First off, I decided against the stock hitch (and other designed like that - quadratech, smittybuilt, and ruggedridge) and went with one that sticks out a couple extra inches. I can't remember which one I bought but hidden hitch and draw-tite both are basically the same. I got the Class III 2" receiver version. It installed in about 20 minutes with just four big bolts.









This allows me to get the rack installed into the hitch with a sufficient amount of the tube inside the receiver.









And the rack just barely touches the spare tire when it's in it's fully upright and locked position. The tire is stock on the "Sport S" package, which is a 255/75R17. The Rubicon has the same size tire but it's a more agressive tread pattern and might be a tiny bit wider because of the lugs. I don't think it'd be enough to make a difference, however.









With the rack in it's lowest position it is possible to open the tailgate - the tire clears the rack by about an inch.









I'm super happy with the setup. I'm glad I read somewhere - can't remember where - about not going with the stock hitch because there wasn't quite enough clearance. If I had the stock hitch I'd probably have removed it and installed the hidden hitch or draw-tite.

I hope this information is useful to others with Jeep JK's thinking about the 1up rack.

Thanks,
James


----------



## Misterlime (Dec 7, 2009)

Ahh...just bought my JK unlimited and had them install a stock hitch at the dealer. Wish I would have read this first. Thanks for the info. Will probably look for an extension of some sort to add on if I go with a 1up rack (to fit fat bikes).


----------



## kntr (Jan 25, 2004)

If you have a stock hitch just get a short drop extension and run it upside down. Then the rack will be further from hitting the ground in offroad situations.


----------



## DrDrilz (Aug 27, 2012)

kntr said:


> If you have a stock hitch just get a short drop extension and run it upside down. Then the rack will be further from hitting the ground in offroad situations.

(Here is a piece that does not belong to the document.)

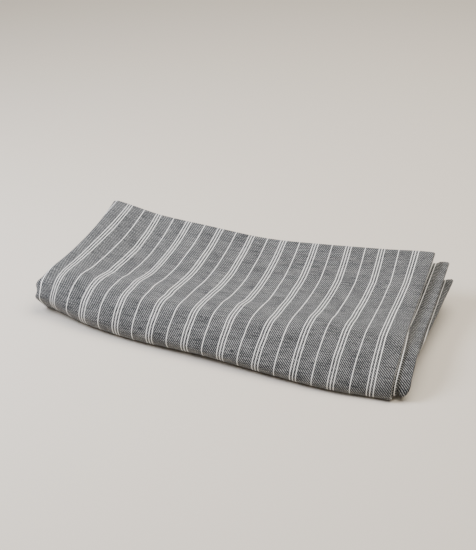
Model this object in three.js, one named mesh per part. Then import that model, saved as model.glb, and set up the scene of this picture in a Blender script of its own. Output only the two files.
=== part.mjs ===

The potential problem with that setup is you're going to have a lot more wobble in the rack at the receiver/extension junction.


----------



## kntr (Jan 25, 2004)

DrDrilz said:


> The potential problem with that setup is you're going to have a lot more wobble in the rack at the receiver/extension junction.


Mine did just fine on my JK. I used an anti rattle kit and it didn't wobble or make noise.


----------



## big_slacker (Feb 16, 2004)

Thanks! I was a bit worried about this on my new wrangler. Gonna buy the hidden hitch one.


----------